Wednesday, August 19, 2020

Movie Review: Spree

Spree ** / *****
Directed by: Eugene Kotlyarenko.
Written by: Eugene Kotlyarenko and Gene McHugh.
Starring: Joe Keery (Kurt Kunkle), Sasheer Zamata (Jessie Adams), David Arquette (Kris Kunkle), Kyle Mooney (Miles Manderville), Misha Barton (London), Frankie Grande (Richard), Lala Kent (Kendra), Joshua Ovalle (Bobby), Reatha Grey (Grandma Adams), Caroline Hebert (Daisy), Sunny Kim (uNo), Linas Phillips (Frederick), John DeLuca (Mario), Jessalyn Gilsig (Andrea), Sean Avery (Officer Hall), Victor Winters-Junco (Officer Hernandez), Amir M. Korangy (Davit the GoGo Driver).

 

So far it seems like filmmakers are not up to the task of depicting the kind of everyday violence, committed by angry, very online young white men that grows out a mixture of loneliness and misogyny and inflicted on the world as “payback”. Perhaps it’s because the filmmakers who are mainly making movies about them are themselves, white men – but they seem incapable of fully depicting the anger and misogyny, and instead too often depict their central characters as they seem themselves – as victims of the online society that has left them behind, rather than the angry, violent men that they are. Like Todd Phillips completely misreading Taxi Driver and The King of Comedy in last year’s Joker – making the Bickle/Pupkin character in a victim rather than a violent man looking for an outlet for that violence, or the recent The Hater, which didn’t seem to have handle on its character at all, the recent film Spree – about a young man named Kurt Kunkle (Joe Keery) – who has attempted to build a social media following, and completely failed, leading to the wild night depicted in the film – where he works as a Spree driver (think Uber) – where he kills many of his passengers, and livestreams it all (still failing to gather a following) seems to think that Kurt is a victim of this society, rather than a lonely, angry, misogynistic psychopath. I’ve seen the film compared to American Psycho – if only that were true. The film version of American Psycho, is superior to the book version, specifically because director Mary Harron and her co-writer Guinevere Turner, come at Patrick Bateman from a completely different point-of-view making him far more pathetic than the alpha-male posturing of Bret Easton Ellis’ novel. If only we had their version of Spree.
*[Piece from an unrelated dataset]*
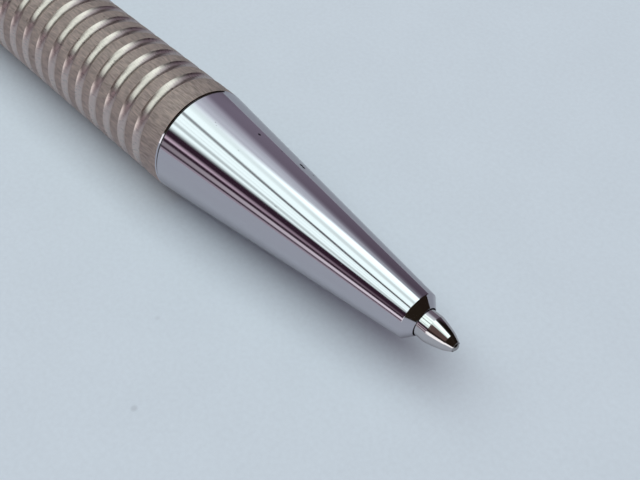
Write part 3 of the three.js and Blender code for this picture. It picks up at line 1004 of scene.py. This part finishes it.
@dataclass(frozen=True)
class RearEnd:
    """The housing that carries the clip, and the end button behind it, with its rounded rim."""

    spigot: float = 4.3
    spigot_length: float = 5.0
    bore: float = 1.52
    edge: float = 0.14
    slot_width: float = 2.6
    slot_floor: float = 1.92
    slot_reach: float = 8.0
    slot_rear: float = 2.6
    slot_front: float = 2.1
    pin_hole: float = 0.52
    button_neck_width: float = 0.3
    button_neck_depth: float = 0.35
    button_face: float = 3.55
    dome_length: float = 1.3
    screw_room: float = 1.95
    seat_gap: float = 0.02
    step_fillet: float = 0.1
    slot_fillet: float = 0.3
    slot_edge: float = 0.01
    hole_reach: float = 8.0
    neck_fillet: float = 0.04

    def build(self, pin: Axle) -> None:
        """Makes the housing and the button.

        Args:
            pin: the axle of the clip's pin.
        """
        rear, front = node_ends("end_housing")
        shoulder = front - self.spigot_length - self.seat_gap
        rows = [
            [front, self.bore, 0, 0],
            [front, self.spigot, self.step_fillet, 0],
            [shoulder, self.spigot, 0, 0],
            [shoulder, FIT.barrel, self.edge, 0],
            [rear, FIT.barrel, self.edge, 0],
            [rear, self.bore, 0, 0],
        ]
        housing = turned_piece("clip_housing", rows)
        combine(housing, self.slot_cutter(PEN.station(pin.origin.x)), Combining.CUT)
        combine(housing, rod_piece("pin_cutter", self.hole_reach, self.pin_hole, pin), Combining.CUT)
        dress(housing, "rear_half", "polished_steel", "end_housing", CHROME)
        self.build_button(rear)

    def slot_cutter(self, pin_station: float) -> bpy.types.Object:
        """Makes the block that cuts the clip's slot, with rounded corners at its foot.

        Args:
            pin_station: the station of the clip's pin.

        Returns:
            The block.
        """
        first, last = pin_station - self.slot_rear, pin_station + self.slot_front
        rows = [
            [first, self.slot_floor, self.slot_fillet, 0],
            [last, self.slot_floor, self.slot_fillet, 0],
            [last, self.slot_reach, 0, 0],
            [first, self.slot_reach, 0, 0],
        ]
        return strap_piece("slot_cutter", rows, self.slot_width / 2, Taper(), self.slot_edge, 0.0)

    def build_button(self, seat: float) -> None:
        """Makes the end button.

        Formula: the rim is rear + a (1 - cos t) along and face + b sin t out, with t from 0 to a right angle.

        Args:
            seat: the station that it is screwed up against.
        """
        rear = node_ends("finial")[0]
        front = seat - self.seat_gap
        turn = np.linspace(0, np.pi / 2, 13)
        station = rear + self.dome_length * (1 - np.cos(turn))
        dome = outline_rows(station, self.button_face + (FIT.barrel - self.button_face) * np.sin(turn))
        neck = front - self.button_neck_width
        neck_radius = FIT.barrel - self.button_neck_depth
        tail = [
            [neck, FIT.barrel, self.step_fillet, 0],
            [neck, neck_radius, self.neck_fillet, 0],
            [front, neck_radius, 0, 0],
            [front, self.bore, 0, 0],
            [rear + self.screw_room, self.bore, 0, 0],
            [rear + self.screw_room, 0, 0, 0],
        ]
        button = turned_piece("end_button", np.concatenate([[[rear, 0, 0, 0]], dome, tail]), closed=False)
        dress(button, "rear_half", "polished_steel", "finial", CHROME)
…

Spree is another film than takes place entirely online – mostly the livestream that Kunkle runs throughout the night in his car – equipped with multiple cameras for different angles, but also some different perspectives as well (different people’s videos and livestreams, etc.). We are informed early that Kunkle has been trying to gain a following for 10 years – but his videos rarely hit double digits in views (the way we are informed of this, via onscreen text implies that we are watching some sort of documentary – but it’s confusing because it’s pretty much abandoned from then on). What we see from there, is how Kunkle’s night unfolds – from his first passenger, an angry, older white man spewing racism that drinks the poisoned water bottle Kunkle has put out for his passengers, to more and more extreme violence Kunkle commits throughout the night. Keery, very good on Stranger Things, is good here as well – a smiling psycho, who never drops his cheerful, online brand – the man with the plan, who wants to impart on his fans “The Lesson”.
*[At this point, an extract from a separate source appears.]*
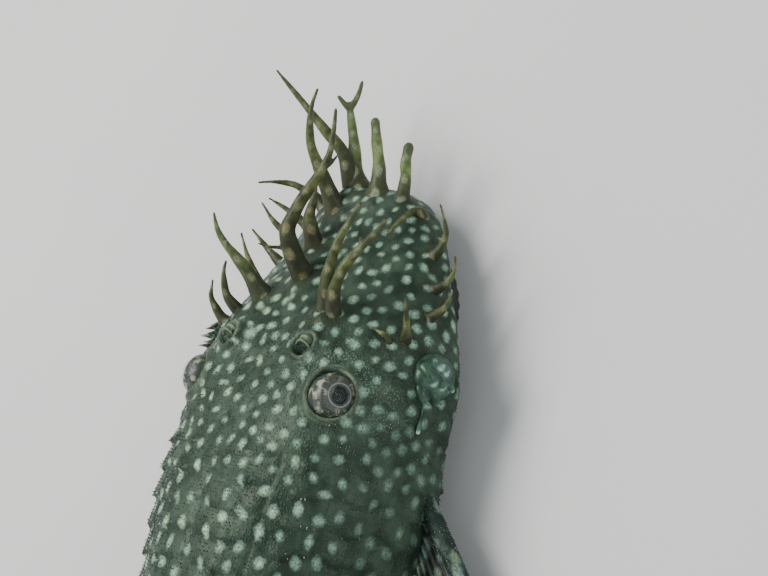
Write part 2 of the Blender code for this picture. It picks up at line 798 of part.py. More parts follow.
def make_cheek_spines(hand, name, solids, cutters):
    """Patch of hooked spines that stands out from the cheek."""
    station, side, height = CHEEK_PLACE
    long_half, out_half, tall_half = CHEEK_HALF
    centre = place(station, side * hand, height)
    patch = ball(name, Vector((0.0, 0.0, 0.0)), 1.0, solids, 14, 8)
    size = Matrix.Diagonal((long_half * MM, out_half * MM, tall_half * MM, 1.0))
    patch.data.transform(Matrix.Translation(centre) @ size)
    joined = new_collection("cheek_pieces", cutters)
    draw = random.Random(7 + hand)
    columns, rows = CHEEK_SPINES
    length, width = CHEEK_SPINE
    for i in range(columns):
        for j in range(rows):
            back = (i - 0.5 * (columns - 1)) * CHEEK_SPACING[0] + draw.uniform(-0.2, 0.2)
            up = (j - 0.5 * (rows - 1)) * CHEEK_SPACING[1] + draw.uniform(-0.2, 0.2)
            room = 1.0 - (back / long_half) ** 2 - (up / tall_half) ** 2
            if room < 0.12:
                continue
            out = out_half * math.sqrt(room)
            root = place(station + back, (side + out - 0.9) * hand, height + up)
            reach = length * draw.uniform(0.75, 1.15)
            lean = Vector((-0.18 * back, hand * 1.0, 0.22 * up)).normalized()
            bend = root + lean * (reach * 0.5 + 0.9) * MM
            tip = bend + (lean + Vector((-0.7, 0.0, 0.0))).normalized() * reach * 0.5 * MM
            knots = [root, bend, tip]
            taper_tube("spine", knots, [width, width * 0.75, 0.35], joined, 0)
    patch = boolean(patch, "UNION", joined, "EXACT", solids)
    clear(joined)
    guides = new_collection("cheek_guides", cutters)
    head_guide(guides)
    body_guide(guides)
    patch = boolean(patch, "DIFFERENCE", guides, "EXACT", solids)
    clear(guides)
    finish(patch, "spine")


def finish(made, finish_name):
    """Give a node its material and shade it smooth between its crisp edges."""
    made.data.materials.clear()
    made.data.materials.append(material(finish_name))
    made.data.shade_smooth()
    made.data.set_sharp_from_angle(angle=math.radians(38.0))


def main():
    for made in list(bpy.data.objects):
        bpy.data.objects.remove(made)
    solids = new_collection("bristlenose_pleco")
    cutters = new_collection("cutters")
    make_head(solids, cutters)
    make_trunk(solids)
    make_tail_stalk(solids)
    guides = new_collection("fin_guides", cutters)
    body_guide(guides)
    make_dorsal_fin(guides, solids)
    make_adipose_fin(guides, solids)
    make_anal_fin(guides, solids)
    for hand, word in ((1, "left"), (-1, "right")):
        make_eye(hand, "eye_" + word, solids)
        make_pectoral_fin(hand, "pectoral_fin_" + word, guides, solids)
        make_pelvic_fin(hand, "pelvic_fin_" + word, guides, solids)
        make_cheek_spines(hand, "cheek_spines_" + word, solids, cutters)
    clear(guides)
    make_caudal_fin(solids)
    make_mouth_disc(solids, cutters)


main()
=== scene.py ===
"""Looks of a life-size bristlenose pleco, an adult male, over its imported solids.

Most sizes are in millimetres in the fish's own measures: a station behind the snout tip,
a distance off the midline (left is positive) and a height above the floor. place() turns
them into metres in the shared frame, +X towards the snout and +Z up.
"""

import math
import random
from collections import namedtuple
from functools import partial

import bmesh
import bpy
import numpy as np
from mathutils import Matrix, Vector, kdtree, noise


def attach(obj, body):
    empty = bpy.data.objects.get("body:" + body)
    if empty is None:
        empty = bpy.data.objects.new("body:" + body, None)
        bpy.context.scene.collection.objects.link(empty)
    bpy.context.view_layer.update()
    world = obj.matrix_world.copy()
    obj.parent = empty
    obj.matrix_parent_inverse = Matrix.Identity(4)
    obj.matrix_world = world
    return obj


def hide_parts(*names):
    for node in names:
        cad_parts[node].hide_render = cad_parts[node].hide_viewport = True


bl_info = {
    "name": "Bristlenose pleco looks",
    "version": (1, 0, 0),
    "blender": (4, 5, 0),
    "location": "3D View > Sidebar > Pleco",
    "description": "Skin, tentacles, eyes, mouth, fins and stage of a life-size bristlenose pleco",
    "category": "Object",
}

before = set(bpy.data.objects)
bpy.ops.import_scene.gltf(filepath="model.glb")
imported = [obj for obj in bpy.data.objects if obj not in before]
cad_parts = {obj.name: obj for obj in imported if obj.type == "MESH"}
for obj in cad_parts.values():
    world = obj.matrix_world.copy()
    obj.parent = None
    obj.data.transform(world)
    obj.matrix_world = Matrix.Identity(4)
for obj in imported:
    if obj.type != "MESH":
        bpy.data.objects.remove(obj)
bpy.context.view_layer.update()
BODY = "root"
MM = 0.001
SIDES = ((1, "left"), (-1, "right"))

# Sockets and plain colours of shader groups
NUMBER = "NodeSocketFloat"
COLOUR = "NodeSocketColor"
BLACK = (0.0, 0.0, 0.0, 1.0)
WHITE = (1.0, 1.0, 1.0, 1.0)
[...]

The film muddies the water too much though with the introduction of Jessie Adams (Sasheer Zamata), an up-and-coming black standup comedian, with a huge online presence – she has everything that Kurt wants, and cannot get. She gets into his Spree – alongside another passenger (it’s Spree social) – but when she gets out, unscathed, the film and Kurt don’t abandon her either. We keep coming back to her – and know her path will cross with Kurt’s again before the night is out.

I know what co-writer/director Eugene Kotlyarenko is doing here – after introducing us to Kurt, then the angry older Fox News viewer, and the bro-y frat boy Mario – all of whom have a version of the angry white man shtick going, he wants to introduce a new perspective – one decidedly not white, and not male. In theory, this is the smart move – by showing the perspective of the type of person who is too often the victim of this online hate, you cannot be accused of being locked into the perspective of the perpetrator of it and feeling sympathy for it In practice though, it doesn’t work at all – as both Adams stand-up set that goes viral, and the end of the film, heavily implies that Adams is a huge part of the problem in the first place – and although, like Bickle in Taxi Driver, she is treated like a hero by the media, the movie makes you think she shouldn’t be.

In short, Spree is another film that tries to address the issue of online hate, of violence spreading from the digital world, to the real world – but it’s another one that doesn’t quite understand what the issue is at all. Or maybe, it does – and the execution is just way off. And it’s all wrapped in a package so extreme – the violence is almost comically over-the-top that whatever message the filmmakers are trying to send, doesn’t come through at all.